Ветер выл, налетая на крепкий корпус судна, гром грохотал над головой с невероятной силой. Мереуин, пнув ногой мерзкое мохнатое существо, почувствовала, что силы ее на исходе, и решимость все вытерпеть сменилась полным отчаянием. Сидя на сырой, кишащей крысами соломе, слушая стоны и крики товарищей по несчастью, она с трудом верила, что жила когда-то в таком милом и прекрасном месте, как замок Кернлах. Даже суровое лицо Александра и мальчишеская физиономия Малькольма затуманились в ее памяти, и девушка поняла, что начинает испытывать желание пойти ко дну вместе с «Горянкой», положив тем самым конец этому адскому существованию.
Внезапно разозлившись, Мереуин спросила себя – что за бред? В конце концов, она Макэйлис, а у бесстрашного клана Макэйлисов есть гэльский девиз, звучащий в переводе, примерно так; «Не сдавайся даже мертвый». Стало быть, твердила она себе, изо всех сил пытаясь не падать духом, желание погибнуть вместе с «Горянкой» есть трусость, и потому не имеет оправдания. Она обязана, по меньшей мере, объяснить Александру и Малькольму, что с ней стряслось, и намерена любой ценой пережить это плавание.
Постепенно устрашающие скачки кочующего по воле волн судна начали стихать, Мереуин села попрямее и внимательно прислушалась. Больше не слышалось ни воя ветра за бортом, ни тяжелых ударов волн о корпус. В темноте трюма раздавалось тихое перешептывание пассажиров, в котором уже не было страха, все чувствовали, что шторм миновал.
Улыбка облегчения появилась на измученном личике Мереуин, хоть никто ее и не видел. На самом деле ей вовсе и не хотелось утонуть, говорила она себе, грызя черствую лепешку. О, нет! Ей хочется снова увидеть Алекса, Малькольма, Энни и даже свою кобылу… каждую комнату Кернлаха, который она так нежно любит.
– Клянусь тебе, Алекс, – шептала Мереуин, сворачиваясь в клубочек, чтобы согреться и заснуть, – я вернусь домой, но не раньше, чем Кинкейд и его шайка заплатят за все, что сделали со мной!
Проснувшись, она почувствовала себя отдохнувшей и из приглушенных разговоров вокруг поняла, что и прочие пассажиры оправились наконец от морской болезни. Заслышав уже знакомый скрип откидывающегося деревянного люка, Мереуин с надеждой подняла глаза. Грубый голос разрешил обитателям трюма подняться наверх.
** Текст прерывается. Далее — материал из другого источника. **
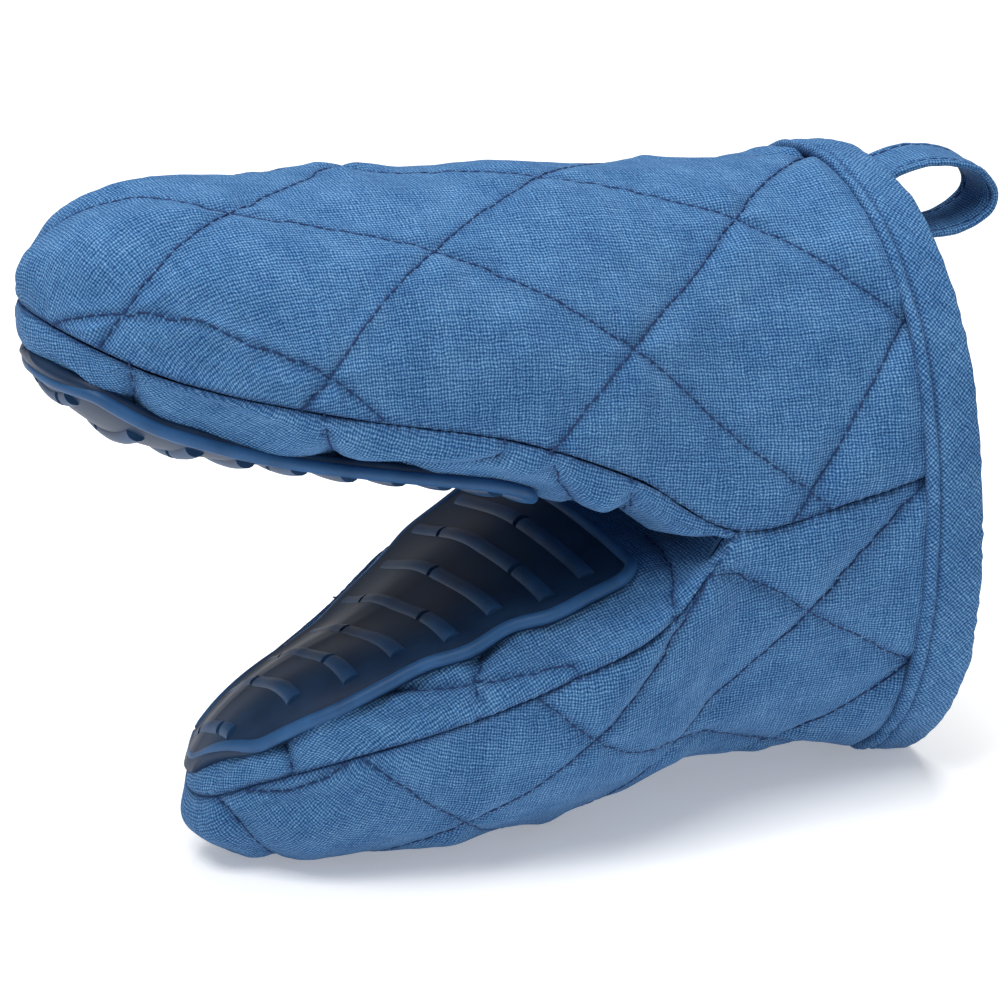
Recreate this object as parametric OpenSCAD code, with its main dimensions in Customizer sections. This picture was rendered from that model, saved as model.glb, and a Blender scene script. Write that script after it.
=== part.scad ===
// Mini oven mitt: three quilted cotton panels, a moulded silicone grip on each
// jaw, a bound cuff and a hanging loop. The fingers' jaw and the cuff stand
// still, the thumb's jaw turns about the fold between them, and the loop swings.
//
// x below runs from the cuff (0) to the tips, z is the height above the table,
// and place() turns that into the part's own frame, where +X is the cuff's side.

/* [Whole mitt] */
// Length of the fingers' jaw, from the cuff's edge to its tip
finger_length = 185; // [170:1:200]
// Length of the thumb's jaw, from the cuff's edge to its tip
thumb_length = 154; // [145:1:165]
// Distance from the cuff's edge to the fold between the jaws
fold_x = 52; // [46:1:56]
// Height of the side seam where it meets the fold
fold_height = 68.5; // [64:0.5:72]
// Height of the side seam at the cuff
cuff_seam_height = 76; // [72:0.5:80]
// Height of the fingertip
finger_tip_height = 121; // [114:1:126]
// Height of the thumb's tip
thumb_tip_height = 14; // [12:1:20]
// Lean of the cuff, its top towards the tips
cuff_lean = 5; // [0:0.5:8]

/* [Widths and fullness] */
// Half width at the cuff
cuff_half = 44; // [40:0.5:48]
// Half width at the fold
fold_half = 42; // [40:0.5:46]
// Half width across the fingers
finger_half = 43; // [40:0.5:46]
// Half width across the thumb
thumb_half = 46.5; // [42:0.5:48]
// How far the fingers' palm swells into the mouth
finger_swell = 15; // [12:0.5:16]
// How far the thumb's palm swells into the mouth
thumb_swell = 17; // [13:0.5:18]

/* [Layers] */
// Thickness of the outer cotton
cover_t = 1; // [0.8:0.1:1.4]
// Thickness of the wadding
wadding_t = 3.6; // [2:0.2:4]
// Thickness of the lining
lining_t = 0.8; // [0.6:0.1:1]
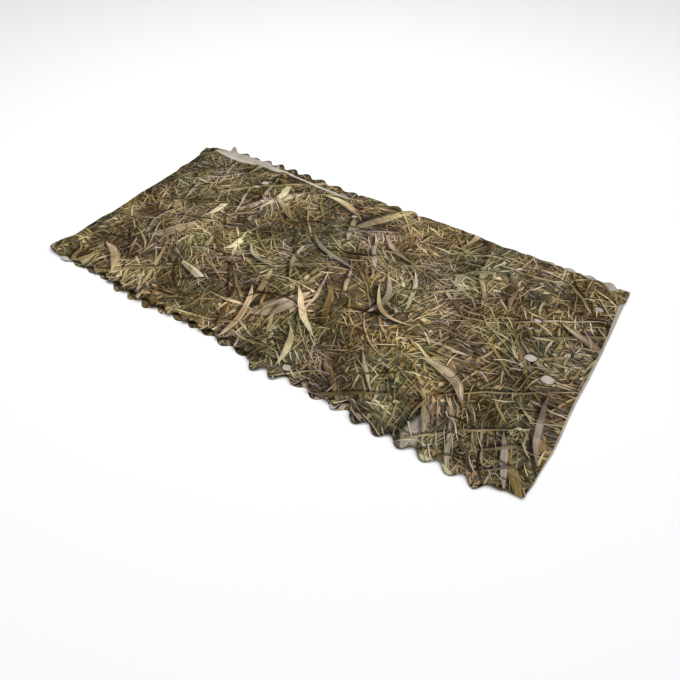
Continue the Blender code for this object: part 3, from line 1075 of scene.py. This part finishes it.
class Wire:
    """An output of a shader node, on which sums are written as plain arithmetic."""

    def __init__(self, board, socket):
        self.board = board
        self.socket = socket

    def maths(self, operation, *others):
        values = dict(enumerate((self, *others)))
        return self.board.node("ShaderNodeMath", {"operation": operation}, values)

    def maths_after(self, operation, other):
        """The same with the other value first."""
        return self.board.node("ShaderNodeMath", {"operation": operation}, {0: other, 1: self})

    def __add__(self, other):
        return self.maths('ADD', other)

    def __radd__(self, other):
        return self.maths('ADD', other)

    def __sub__(self, other):
        return self.maths('SUBTRACT', other)

    def __rsub__(self, other):
        return self.maths_after('SUBTRACT', other)

    def __mul__(self, other):
        return self.maths('MULTIPLY', other)

    def __rmul__(self, other):
        return self.maths('MULTIPLY', other)

    def __truediv__(self, other):
        return self.maths('DIVIDE', other)

    def __rtruediv__(self, other):
        return self.maths_after('DIVIDE', other)

    def __abs__(self):
        return self.maths('ABSOLUTE')

    def __lt__(self, other):
        return self.maths('LESS_THAN', other)

    def at_least(self, other):
        return self.maths('MAXIMUM', other)

    def whole(self):
        return self.maths('FLOOR')

    def fraction(self):
        return self.maths('FRACT')

    def sine(self):
        return self.maths('SINE')

    def cosine(self):
        return self.maths('COSINE')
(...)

Выйдя на палубу, она едва поверила своим глазам, так тихи были синие воды после недавно бушевавшей бури. По лазурному небу плыли пухлые белые облачка, теплый бриз игриво перебирал золотые завитки у нее на висках. Девушка подняла лицо к солнцу, надеясь впитать живительную силу его лучей. Усталости как не бывало, молодое тело трепетало от жажды жизни. Мереуин начала, как обычно, быстро ходить по палубе в раздувающемся от ветра красно-коричневом платье.
– Мисс Макэйлис?
Она вопросительно оглянулась на боцмана, который был уже хорошо знаком большинству пассажиров судна. Он был моложе других членов команды «Горянки» и, на взгляд Мереуин, более вежливым и образованным. Среднего роста молодой человек имел приятные черты лица и спокойные, несуетливые манеры, выдававшие натуру сильную и честную.
Наблюдая за его работой на палубе, когда он посылал матросов на реи регулировать такелаж и паруса, Мереуин часто гадала, осведомлен ли он о преступной деятельности капитана Кинкейда. Временами ей казалось, что он человек честный и будет потрясен, узнав правду, но она не осмеливалась подойти к нему с этим вопросом, все же сомневаясь в своих предположениях и опасаясь усугубить свое положение попыткой завоевать его доверие.
Боцман редко заговаривал с ней, однако кивал при случае, а однажды даже дружелюбно улыбнулся.